Di Stella Spinelli
Il presidente del Guatemala ha accusato gli Stati Uniti di aver convinto alcuni premier centroamericani a non partecipare al summit sul narcotraffico e le politiche antidroga dello scorso fine settimana ad Antigua, per paura che la regione arrivi a un accordo per depenalizzare le droghe.
Otto Pérez Molina non ha usato mezzi termini nell’interpretare l’assenza di El Salvador, Nicaragua e Honduras alla Cumbre voluta dal Guatemala e alla quale hanno dunque partecipato soltanto Panamá e Costa Rica. Si trattava di un appuntamento per affinare una misura comune a tutta l’area da presentare alla VI Cumbre de las Americas che si terrà a Cartagena de Indias, in Colombia, il 14 e il 15 aprile prossimi. Ritrovarsi di fronte un blocco compatto promotore della depenalizzazione del consumo di droga – dietro la filosofia che legalizzarla significherebbe abbattere la criminalità che le ruota attorno – avrebbe complicato troppo il dibattito per Washington, storicamente contrario a ogni passo in questa direzione.

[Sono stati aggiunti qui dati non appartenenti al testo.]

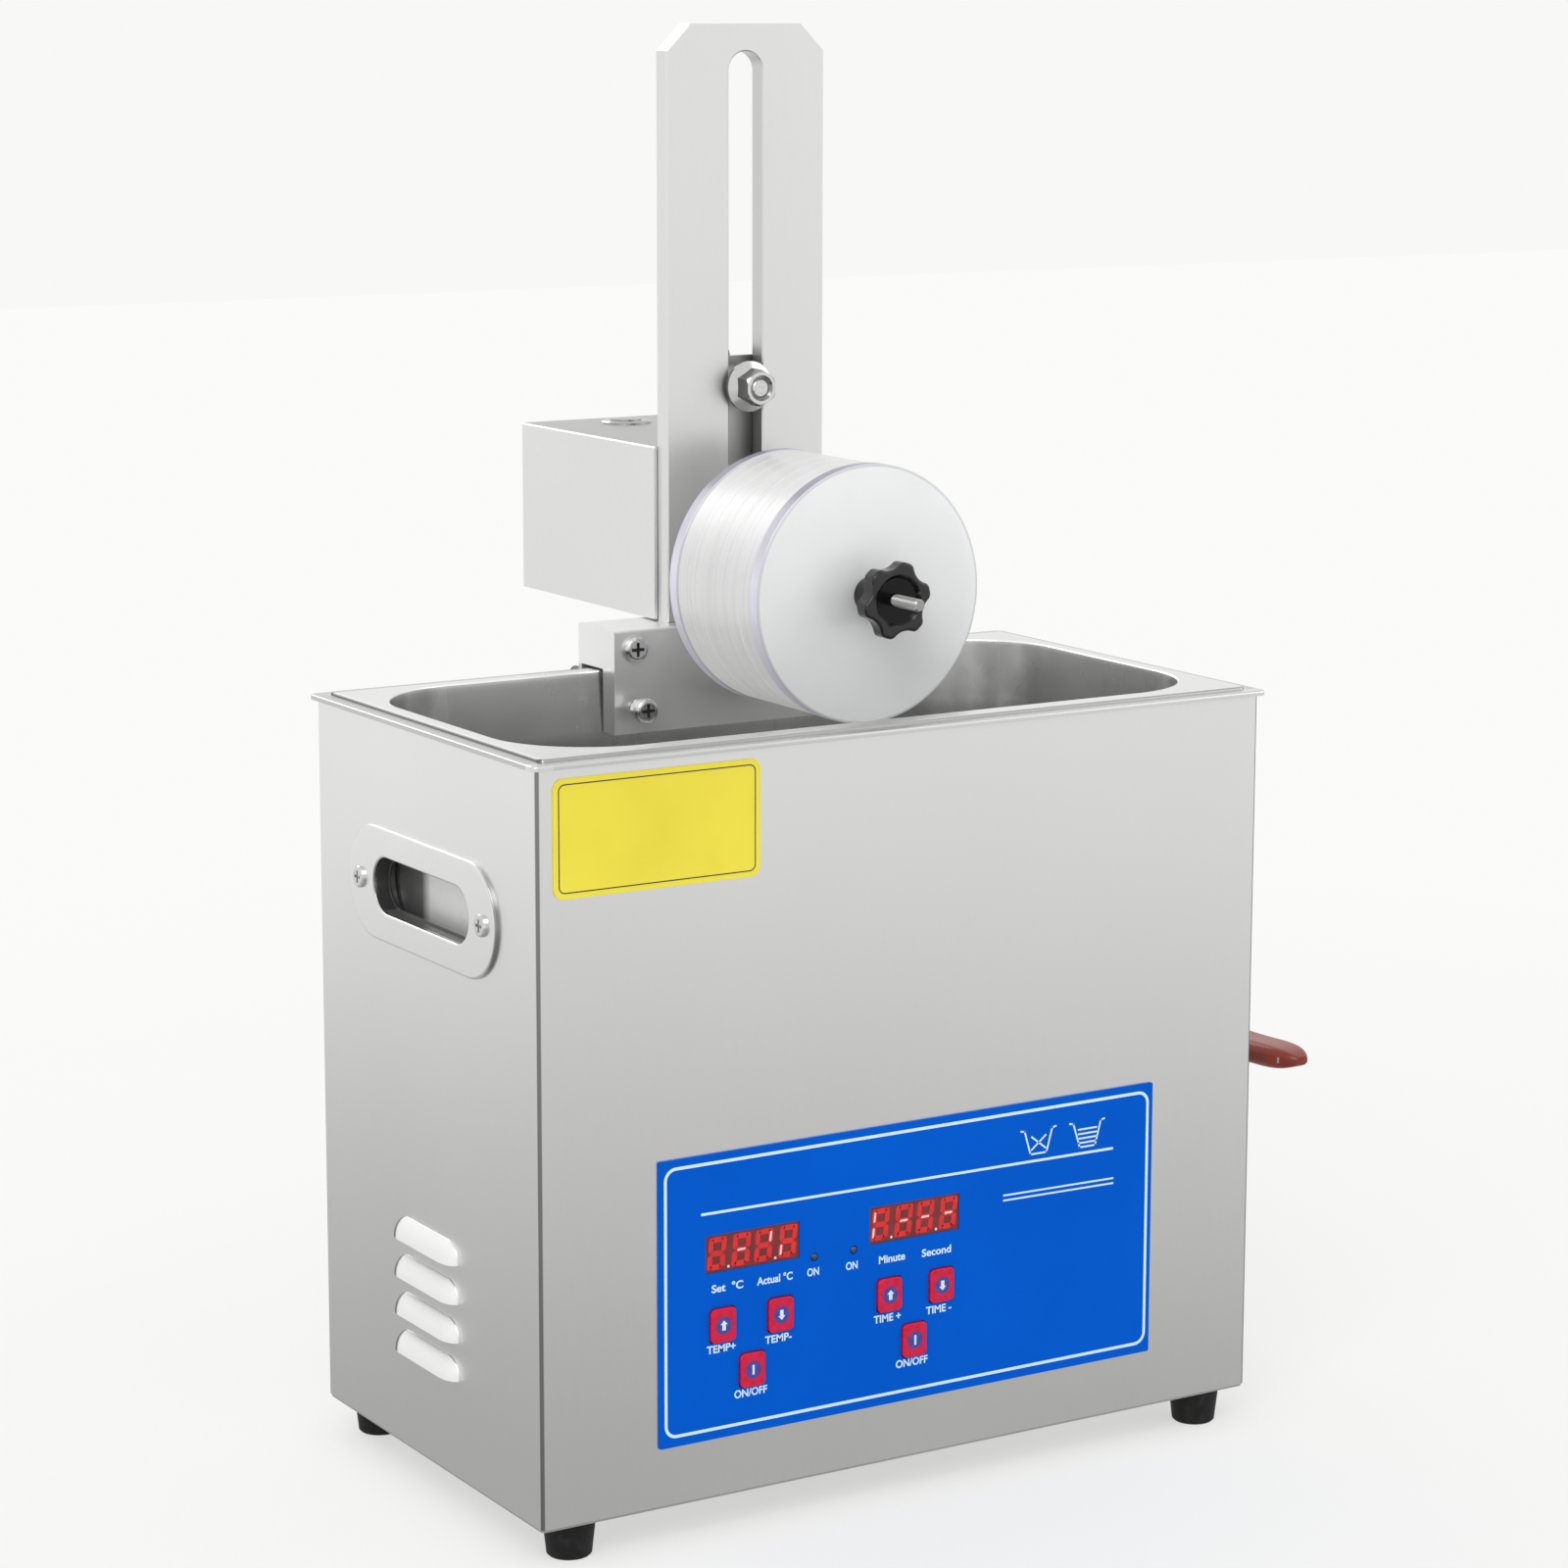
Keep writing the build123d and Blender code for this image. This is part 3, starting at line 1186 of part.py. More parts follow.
# ---------------------------------------------------------------- write one file for each piece
pieces = {
    "casing_shell": casing_shell,
    "base_plate": base_plate,
    "rubber_feet": rubber_feet,
    "tank": tank,
    "handle_pan_left": handle_pan_left,
    "handle_pan_right": handle_pan_right,
    "fixing_screws": fixing_screws,
    "control_overlay": control_overlay,
    "yellow_plate": yellow_plate,
    "display_modules": display_modules,
    "indicator_lamps": indicator_lamps,
    "control_board": control_board,
    "board_standoffs": board_standoffs,
    "generator_board": generator_board,
    "generator_heatsink": generator_heatsink,
    "transducer_masses": transducer_masses,
    "transducer_ceramics": transducer_ceramics,
    "heater_pads": heater_pads,
    "drain_pipe": drain_pipe,
    "drain_valve_body": drain_valve_body,
    "drain_stem": drain_stem,
    "drain_lever": drain_lever,
    "drain_grip": drain_grip,
    "mains_inlet": mains_inlet,
    "mains_rocker": mains_rocker,
    "saddle_bracket": saddle_bracket,
    "foot_block": foot_block,
    "saddle_pads": saddle_pads,
    "clamp_screws": clamp_screws,
    "rear_clamp_left": rear_clamp_left,
    "rear_clamp_right": rear_clamp_right,
    "mast": mast,
    "carriage_plate": carriage_plate,
    "motor_box": motor_box,
    "motor_box_cover": motor_box_cover,
    "gear_motor": gear_motor,
    "power_button_body": power_button_body,
    "power_button": power_button,
    "power_jack": power_jack,
    "clamp_bolt": clamp_bolt,
    "clamp_washer": clamp_washer,
    "clamp_nut": clamp_nut,
    "rear_star_knob": rear_star_knob,
    "spindle_hub": spindle_hub,
    "spindle_rod": spindle_rod,
    "rear_disc": rear_disc,
    "front_disc": front_disc,
    "star_knob": star_knob,
}

os.makedirs("parts", exist_ok=True)
made = {name: build() for name, build in pieces.items()}
made |= {name: panel_button(x, z) for name, (x, z) in buttons.items()}
made |= {f"record_spacer_{i + 1}": record_spacer(i) for i in range(spacer_count)}
for name, shape in made.items():
    if isinstance(shape, list):
        shape = Compound(children=[solid for piece in shape for solid in piece.solids()])
    export_step(shape, f"parts/{name}.step")
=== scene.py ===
# Casing of the record cleaning machine: one folded stainless sheet with a satin finish, open above for
# the tank and closed below by the base tray, with louvres pressed in both side walls.
from math import cos, pi, radians, sin, tau

import bmesh
import bpy
from mathutils import Matrix, Vector


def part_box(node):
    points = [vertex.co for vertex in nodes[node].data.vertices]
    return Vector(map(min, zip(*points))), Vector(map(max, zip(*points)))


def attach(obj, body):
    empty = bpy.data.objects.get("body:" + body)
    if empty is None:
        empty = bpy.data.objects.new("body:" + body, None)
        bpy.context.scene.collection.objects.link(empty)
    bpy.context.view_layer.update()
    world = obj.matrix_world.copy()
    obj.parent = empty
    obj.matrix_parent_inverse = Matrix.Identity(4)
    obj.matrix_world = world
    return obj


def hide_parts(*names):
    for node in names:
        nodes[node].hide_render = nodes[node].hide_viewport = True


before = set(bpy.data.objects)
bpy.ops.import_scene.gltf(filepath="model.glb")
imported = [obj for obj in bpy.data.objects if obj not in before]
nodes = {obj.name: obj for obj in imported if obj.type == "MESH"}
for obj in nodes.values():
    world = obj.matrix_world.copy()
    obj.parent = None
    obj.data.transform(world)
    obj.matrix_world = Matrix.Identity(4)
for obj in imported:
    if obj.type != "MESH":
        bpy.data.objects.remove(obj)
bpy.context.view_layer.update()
MM = 0.001


class Wire:
    """One output of a graph. Arithmetic on wires adds Math nodes."""

    def __init__(self, graph, socket):
        self.graph = graph
        self.socket = socket

    def maths(self, operation, *others):
        """A Math node on this value, first, and others."""
        return self.graph.node("Math", {"operation": operation}, dict(enumerate((self, *others))))

    def after(self, operation, other):
        """A Math node on another value, first, and this one."""
        return self.graph.node("Math", {"operation": operation}, {0: other, 1: self})

    def __add__(self, other):
        return self.maths("ADD", other)

    def __sub__(self, other):
        return self.maths("SUBTRACT", other)

    def __rsub__(self, other):
        return self.after("SUBTRACT", other)

    def __mul__(self, other):
        return self.maths("MULTIPLY", other)

    def __pow__(self, other):
        return self.maths("POWER", other)

    def __rpow__(self, other):
        return self.after("POWER", other)

    def __abs__(self):
        return self.maths("ABSOLUTE")

    __radd__ = __add__
    __rmul__ = __mul__

    def ramp(self, low, high, out_low=0.0, out_high=1.0):
        """This value from low to high becomes out_low to out_high, held at both ends."""
        values = {0: self, 1: low, 2: high, 3: out_low, 4: out_high}
        return self.graph.node("MapRange", {"clamp": True}, values)


class Graph:
    """The nodes of a material or of the world."""

    def __init__(self, tree):
        self.tree = tree

    def feed(self, node, values):
        """Constants and wires into a node's sockets, by name or number."""
        for key, value in values.items():
            socket = node.inputs[key]
            if isinstance(value, Wire):
                self.tree.links.new(value.socket, socket)
            elif socket.type == "RGBA" and len(value) == 3:
                socket.default_value = (*value, 1.0)
            else:
                socket.default_value = value

    def node(self, kind, settings=None, values=None, out=0):
        """A new node of a kind, its settings set first, then its sockets."""
        made = self.tree.nodes.new("ShaderNode" + kind)
        for key, value in (settings or {}).items():
            setattr(made, key, value)
        self.feed(made, values or {})
        return Wire(self, made.outputs[out])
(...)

Molina ha raccontato nel dettaglio le pressioni ricevute da San Salvador: “A Funes hanno parlato dagli Usa, affinché non assistesse, ed egli ha preferito lasciarsi convincere e prestarsi al boicottaggio. E infatti è lui ad aver avvertito gli altri presidenti”. Quindi ha invitato i suoi omologhi regionali a decidere autonomamente: “Dobbiamo essere capaci di fare proposte, non possiamo restare sempre a testa bassa”. Un invito al quale è comunque seguita una precisazione: “Non intendo iniziare uno scontro con gli Stati Uniti”, che incutono sempre molto timore, specie in una zona da sempre considerata il giardino di casa di Washington.

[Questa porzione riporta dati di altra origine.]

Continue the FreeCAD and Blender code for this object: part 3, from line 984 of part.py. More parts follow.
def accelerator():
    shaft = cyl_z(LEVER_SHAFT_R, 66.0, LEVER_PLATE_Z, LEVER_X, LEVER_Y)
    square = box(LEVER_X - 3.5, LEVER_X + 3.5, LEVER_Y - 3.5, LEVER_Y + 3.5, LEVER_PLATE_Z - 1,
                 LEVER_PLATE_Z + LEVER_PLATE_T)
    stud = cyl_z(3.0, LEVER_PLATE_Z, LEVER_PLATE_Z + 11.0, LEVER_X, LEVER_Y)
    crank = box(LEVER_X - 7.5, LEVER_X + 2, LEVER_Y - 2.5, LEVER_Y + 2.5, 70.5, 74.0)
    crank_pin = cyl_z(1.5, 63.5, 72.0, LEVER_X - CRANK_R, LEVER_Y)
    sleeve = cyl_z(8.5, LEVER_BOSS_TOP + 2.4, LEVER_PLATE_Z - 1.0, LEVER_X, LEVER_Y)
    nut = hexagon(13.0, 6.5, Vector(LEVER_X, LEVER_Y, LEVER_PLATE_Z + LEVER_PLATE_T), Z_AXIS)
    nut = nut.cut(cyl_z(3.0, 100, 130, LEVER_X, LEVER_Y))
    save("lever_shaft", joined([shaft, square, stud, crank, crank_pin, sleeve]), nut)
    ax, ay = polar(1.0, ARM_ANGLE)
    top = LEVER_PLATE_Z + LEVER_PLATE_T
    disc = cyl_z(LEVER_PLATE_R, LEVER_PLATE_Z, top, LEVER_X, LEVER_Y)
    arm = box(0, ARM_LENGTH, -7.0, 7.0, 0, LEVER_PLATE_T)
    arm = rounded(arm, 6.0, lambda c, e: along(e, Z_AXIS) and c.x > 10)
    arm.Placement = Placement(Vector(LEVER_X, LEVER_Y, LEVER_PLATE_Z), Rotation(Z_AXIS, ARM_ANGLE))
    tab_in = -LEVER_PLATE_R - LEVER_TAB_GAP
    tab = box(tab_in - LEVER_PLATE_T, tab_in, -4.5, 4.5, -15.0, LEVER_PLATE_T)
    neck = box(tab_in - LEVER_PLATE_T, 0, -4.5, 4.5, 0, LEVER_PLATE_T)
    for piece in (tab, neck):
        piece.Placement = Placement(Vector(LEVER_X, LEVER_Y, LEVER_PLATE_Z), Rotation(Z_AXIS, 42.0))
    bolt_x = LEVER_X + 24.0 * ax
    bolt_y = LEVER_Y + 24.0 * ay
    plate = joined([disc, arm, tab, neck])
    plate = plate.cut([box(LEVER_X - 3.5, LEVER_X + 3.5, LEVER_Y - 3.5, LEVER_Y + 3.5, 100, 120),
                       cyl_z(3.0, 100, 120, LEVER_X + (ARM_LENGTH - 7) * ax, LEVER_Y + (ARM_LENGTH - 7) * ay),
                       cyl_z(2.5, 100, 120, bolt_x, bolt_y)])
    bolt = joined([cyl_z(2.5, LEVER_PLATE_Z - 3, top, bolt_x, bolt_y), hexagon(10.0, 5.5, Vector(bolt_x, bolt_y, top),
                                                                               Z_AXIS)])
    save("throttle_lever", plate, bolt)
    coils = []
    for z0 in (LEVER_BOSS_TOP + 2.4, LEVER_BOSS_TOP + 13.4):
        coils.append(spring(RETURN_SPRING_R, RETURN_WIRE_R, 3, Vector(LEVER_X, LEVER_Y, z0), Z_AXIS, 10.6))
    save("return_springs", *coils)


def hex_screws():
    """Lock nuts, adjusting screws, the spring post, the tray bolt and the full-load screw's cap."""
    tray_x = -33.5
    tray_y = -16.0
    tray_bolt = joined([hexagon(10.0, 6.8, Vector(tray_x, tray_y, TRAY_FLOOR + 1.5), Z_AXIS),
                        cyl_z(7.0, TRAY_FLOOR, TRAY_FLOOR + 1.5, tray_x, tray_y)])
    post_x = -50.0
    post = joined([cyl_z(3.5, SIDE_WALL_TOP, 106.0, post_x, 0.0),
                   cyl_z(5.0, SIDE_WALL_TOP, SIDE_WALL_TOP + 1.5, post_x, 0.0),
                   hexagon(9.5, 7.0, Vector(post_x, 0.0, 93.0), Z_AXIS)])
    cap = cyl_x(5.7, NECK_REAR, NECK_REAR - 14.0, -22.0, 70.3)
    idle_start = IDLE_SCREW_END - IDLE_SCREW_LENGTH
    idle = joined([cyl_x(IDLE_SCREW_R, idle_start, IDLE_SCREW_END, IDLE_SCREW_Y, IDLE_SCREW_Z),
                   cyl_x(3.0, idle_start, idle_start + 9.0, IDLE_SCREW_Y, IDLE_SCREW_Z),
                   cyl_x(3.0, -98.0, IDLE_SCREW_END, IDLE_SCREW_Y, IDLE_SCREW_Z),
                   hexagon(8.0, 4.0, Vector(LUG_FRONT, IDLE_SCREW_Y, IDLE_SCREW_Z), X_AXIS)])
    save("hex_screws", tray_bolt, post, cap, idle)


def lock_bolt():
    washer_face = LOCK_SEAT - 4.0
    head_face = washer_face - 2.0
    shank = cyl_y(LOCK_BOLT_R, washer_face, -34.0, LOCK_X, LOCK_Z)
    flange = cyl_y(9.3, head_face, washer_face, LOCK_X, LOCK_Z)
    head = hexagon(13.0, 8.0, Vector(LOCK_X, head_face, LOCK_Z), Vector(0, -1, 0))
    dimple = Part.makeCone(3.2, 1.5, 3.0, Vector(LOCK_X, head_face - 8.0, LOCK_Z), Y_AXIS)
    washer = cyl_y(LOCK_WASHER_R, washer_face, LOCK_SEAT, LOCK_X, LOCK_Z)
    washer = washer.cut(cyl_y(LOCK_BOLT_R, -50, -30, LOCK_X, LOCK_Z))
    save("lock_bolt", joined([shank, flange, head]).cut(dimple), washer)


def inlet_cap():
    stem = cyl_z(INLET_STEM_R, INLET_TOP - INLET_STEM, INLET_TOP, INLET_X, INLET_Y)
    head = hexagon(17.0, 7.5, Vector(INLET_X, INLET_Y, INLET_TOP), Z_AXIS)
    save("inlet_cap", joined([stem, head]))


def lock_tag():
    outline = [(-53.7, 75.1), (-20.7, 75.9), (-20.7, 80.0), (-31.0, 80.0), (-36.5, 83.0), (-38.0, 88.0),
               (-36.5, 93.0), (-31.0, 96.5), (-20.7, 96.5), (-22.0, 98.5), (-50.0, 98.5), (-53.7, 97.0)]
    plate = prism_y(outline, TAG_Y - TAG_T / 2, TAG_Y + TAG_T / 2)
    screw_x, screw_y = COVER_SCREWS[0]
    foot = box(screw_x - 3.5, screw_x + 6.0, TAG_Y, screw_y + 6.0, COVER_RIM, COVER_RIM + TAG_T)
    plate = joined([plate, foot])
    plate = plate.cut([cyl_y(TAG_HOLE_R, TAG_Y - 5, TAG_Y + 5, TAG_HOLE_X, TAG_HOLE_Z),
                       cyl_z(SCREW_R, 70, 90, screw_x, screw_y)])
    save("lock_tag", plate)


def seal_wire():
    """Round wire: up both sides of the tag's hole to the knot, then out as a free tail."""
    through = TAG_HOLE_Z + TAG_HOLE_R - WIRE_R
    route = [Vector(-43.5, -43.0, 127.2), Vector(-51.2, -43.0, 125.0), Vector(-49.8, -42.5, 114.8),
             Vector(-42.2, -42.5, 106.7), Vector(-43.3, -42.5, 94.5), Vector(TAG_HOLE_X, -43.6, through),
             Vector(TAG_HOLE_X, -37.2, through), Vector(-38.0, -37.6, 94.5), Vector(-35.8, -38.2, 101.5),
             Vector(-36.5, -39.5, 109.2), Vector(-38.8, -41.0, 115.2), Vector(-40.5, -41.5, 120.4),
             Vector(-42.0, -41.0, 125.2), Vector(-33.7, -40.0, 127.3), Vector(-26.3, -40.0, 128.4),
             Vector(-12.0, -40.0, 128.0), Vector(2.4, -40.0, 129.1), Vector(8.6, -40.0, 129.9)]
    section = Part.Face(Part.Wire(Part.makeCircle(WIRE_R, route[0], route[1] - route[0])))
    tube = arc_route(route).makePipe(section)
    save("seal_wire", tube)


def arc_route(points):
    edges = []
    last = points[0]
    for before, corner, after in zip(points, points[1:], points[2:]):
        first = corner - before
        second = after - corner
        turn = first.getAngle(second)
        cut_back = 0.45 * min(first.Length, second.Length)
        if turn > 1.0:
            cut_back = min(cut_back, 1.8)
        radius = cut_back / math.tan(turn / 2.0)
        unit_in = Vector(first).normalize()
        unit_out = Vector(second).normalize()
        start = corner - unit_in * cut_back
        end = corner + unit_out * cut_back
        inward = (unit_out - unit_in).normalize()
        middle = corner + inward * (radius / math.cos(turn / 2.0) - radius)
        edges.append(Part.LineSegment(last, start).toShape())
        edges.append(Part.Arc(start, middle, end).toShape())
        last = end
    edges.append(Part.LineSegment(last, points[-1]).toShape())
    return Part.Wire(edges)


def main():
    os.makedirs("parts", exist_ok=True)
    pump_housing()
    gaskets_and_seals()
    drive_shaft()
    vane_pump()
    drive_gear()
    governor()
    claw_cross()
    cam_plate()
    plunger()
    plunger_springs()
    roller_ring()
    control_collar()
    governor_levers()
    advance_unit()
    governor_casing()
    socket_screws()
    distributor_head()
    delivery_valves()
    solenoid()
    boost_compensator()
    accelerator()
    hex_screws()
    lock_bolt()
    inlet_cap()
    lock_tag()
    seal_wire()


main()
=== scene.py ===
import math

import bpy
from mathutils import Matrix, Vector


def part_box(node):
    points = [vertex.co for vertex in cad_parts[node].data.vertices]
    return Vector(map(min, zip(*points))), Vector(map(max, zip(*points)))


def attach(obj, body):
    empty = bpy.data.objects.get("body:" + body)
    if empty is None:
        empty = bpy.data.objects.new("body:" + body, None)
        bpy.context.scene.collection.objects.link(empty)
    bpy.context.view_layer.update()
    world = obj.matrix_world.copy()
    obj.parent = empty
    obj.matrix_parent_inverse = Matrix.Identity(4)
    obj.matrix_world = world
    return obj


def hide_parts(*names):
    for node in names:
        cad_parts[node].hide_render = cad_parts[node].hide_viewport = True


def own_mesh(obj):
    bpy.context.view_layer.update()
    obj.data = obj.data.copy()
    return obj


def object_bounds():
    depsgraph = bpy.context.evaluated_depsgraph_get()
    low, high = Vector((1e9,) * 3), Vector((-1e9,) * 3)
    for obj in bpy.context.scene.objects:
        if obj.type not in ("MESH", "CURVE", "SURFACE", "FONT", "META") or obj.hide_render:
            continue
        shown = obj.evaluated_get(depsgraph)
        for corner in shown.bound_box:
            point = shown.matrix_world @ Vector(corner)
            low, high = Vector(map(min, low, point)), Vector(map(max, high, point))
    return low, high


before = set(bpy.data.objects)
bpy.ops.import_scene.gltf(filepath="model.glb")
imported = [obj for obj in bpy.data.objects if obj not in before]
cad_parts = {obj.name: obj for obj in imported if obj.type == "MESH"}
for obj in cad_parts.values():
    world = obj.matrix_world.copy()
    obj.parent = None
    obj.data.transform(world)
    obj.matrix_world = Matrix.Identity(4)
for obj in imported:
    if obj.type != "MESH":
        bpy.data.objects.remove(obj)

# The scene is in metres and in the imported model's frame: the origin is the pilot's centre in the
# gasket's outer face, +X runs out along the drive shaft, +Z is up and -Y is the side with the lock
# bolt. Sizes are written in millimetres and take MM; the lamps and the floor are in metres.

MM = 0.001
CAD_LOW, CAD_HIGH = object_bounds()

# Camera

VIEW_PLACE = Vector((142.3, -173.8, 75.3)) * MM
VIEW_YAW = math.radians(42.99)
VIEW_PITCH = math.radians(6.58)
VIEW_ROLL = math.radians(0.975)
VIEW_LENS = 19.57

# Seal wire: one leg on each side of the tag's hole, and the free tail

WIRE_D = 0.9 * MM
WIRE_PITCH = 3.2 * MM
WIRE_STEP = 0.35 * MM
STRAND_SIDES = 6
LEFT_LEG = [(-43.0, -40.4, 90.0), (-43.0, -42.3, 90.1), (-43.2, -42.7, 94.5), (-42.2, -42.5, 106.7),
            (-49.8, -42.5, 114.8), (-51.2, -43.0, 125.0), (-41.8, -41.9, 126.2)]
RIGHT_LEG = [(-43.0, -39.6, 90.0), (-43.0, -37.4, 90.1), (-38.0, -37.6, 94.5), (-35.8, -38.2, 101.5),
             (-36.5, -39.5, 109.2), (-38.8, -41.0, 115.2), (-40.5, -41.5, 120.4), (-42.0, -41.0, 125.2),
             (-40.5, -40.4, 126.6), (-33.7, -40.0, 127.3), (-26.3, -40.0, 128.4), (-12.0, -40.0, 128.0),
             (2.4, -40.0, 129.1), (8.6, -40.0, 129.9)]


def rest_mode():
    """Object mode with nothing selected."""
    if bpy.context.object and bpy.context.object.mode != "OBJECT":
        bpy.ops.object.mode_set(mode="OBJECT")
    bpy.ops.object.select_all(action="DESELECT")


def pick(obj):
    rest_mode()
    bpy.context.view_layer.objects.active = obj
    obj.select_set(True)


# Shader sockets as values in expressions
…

Non si è fatta attendere la risposta di Funes, che ha rigettato ogni accusa e assicurato che la sua assenza dalla Cumbre di Antigua – così come quella di Lobo e di Ortega – è stata dettata da una posizione autonomamente contraria alla depenalizzazione del consumo di droga. Una misura che per il capo di Stato guatemalteco, salito al potere da due mesi, è fondamentale per arginare l’ulteriore escalation di violenza di cui è teatro il Centroamerica provocata da uno peregrinare dei cartelli narcos dal Messico – dove sono sempre più pressati – ai paesi confinanti. Dunque alla già grave violenza delle maras – le tipiche bande di delinquenti di strada del Centroamerica – si sono andate a sommare, negli ultimi tempi, la presenta dei cartelli del narcotraffico, e il risultato è esplosivo, in quanto radicato in una regione con problemi sociali ed economici tragici. Si tratta della zona più povera del continente americano, molto dipendente, quindi, dagli aiuti Usa. Che non arriverebbero più se solo uno di quei presidenti osasse alzare la mano per appoggiare la posizione sulla droga di Molina.